As your microservices architecture grows, you’ll also want to think about security. Each service needs to be secure, but you also need to think about securing the communication between services.
One approach is to use JSON Web Tokens (JWTs) for authentication and authorization. Here’s a quick example of how you might validate a JWT in a Node.js microservice:
const jwt = require('jsonwebtoken');
function authenticateToken(req, res, next) {
const authHeader = req.headers['authorization'];
const token = authHeader && authHeader.split(' ')[1];
if (token == null) return res.sendStatus(401);
jwt.verify(token, process.env.TOKEN_SECRET, (err, user) => {
if (err) return res.sendStatus(403);
req.user = user;
next();
});
}
// Use it in your routes
app.get('/protected', authenticateToken, (req, res) => {
res.json({ data: 'This is protected data.' });
});
This ensures that only authenticated users can access certain endpoints.

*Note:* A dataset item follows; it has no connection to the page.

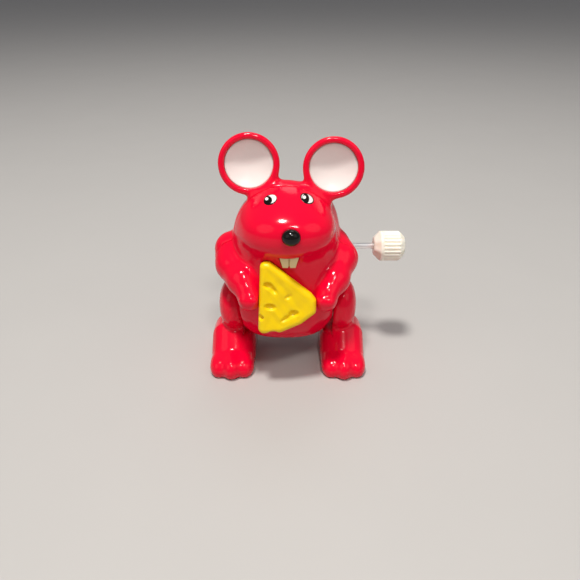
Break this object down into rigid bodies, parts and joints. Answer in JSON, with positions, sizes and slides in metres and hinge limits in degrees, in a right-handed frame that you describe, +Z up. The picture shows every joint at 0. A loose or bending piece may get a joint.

Building a scalable microservices architecture is no small feat, but it’s incredibly rewarding. It allows you to build complex applications that are easier to maintain, scale, and evolve over time.
Remember, though, that microservices aren’t a silver bullet. They come with their own set of challenges, from increased operational complexity to potential consistency issues. But with careful planning and the right tools, you can build a robust, scalable system that can grow with your needs.
As you embark on your microservices journey, don’t be afraid to start small. Begin with a monolith and gradually break it down into microservices as you identify clear boundaries in your domain. And always keep learning – the world of microservices is constantly evolving, with new tools and best practices emerging all the time.
Happy coding, and may your microservices be ever scalable!